I saw you challenge someone on the facts of over-population and asked for some links.

Here's an excellent source to prove over-population in the World as a whole does not exist.

Overpopulation: Myths, Facts, and Politics

And here's a little snippet of what is actually truth,

Quote:
Over the years many researchers have authentically proved that the problem is not too many people at all. Contrary to the claims of family planning and population control specialists, world population growth is rapidly declining. United Nations figures show that the 79 countries that comprise 40 percent of the world's population now have fertility rates too low to prevent population decline.
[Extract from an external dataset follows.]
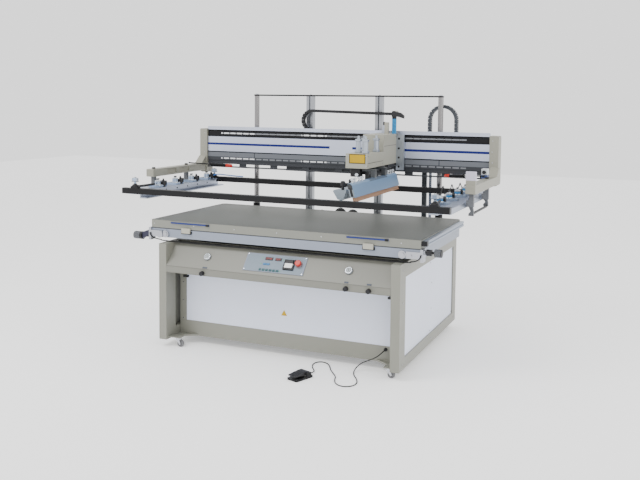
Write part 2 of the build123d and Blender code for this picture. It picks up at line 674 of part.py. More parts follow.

The rate in Asia fell from 2.4 in 1965-70 to 1.5 in 1990-95. In Latin America and the Caribbean, the rate fell from 2.75 in 1960-65 to 1.70 in 1990-95. In Europe, the rate fell to 0.16 - that is, effectively zero - in 1990-95. And the annual rate of change in world population fell from 2 percent in 1965-70 to less than 1.5 percent in 1990-95. Official forecasts of eventual world population size have been steadily falling. In 1992-93, the World Bank predicted world population would exceed 10 billion by the year 2050. In 1996, the U.N. predicted 9 billion for 2050. If the trend continues, the next estimate will be lower still.
I'd be more than willing to debate this with you.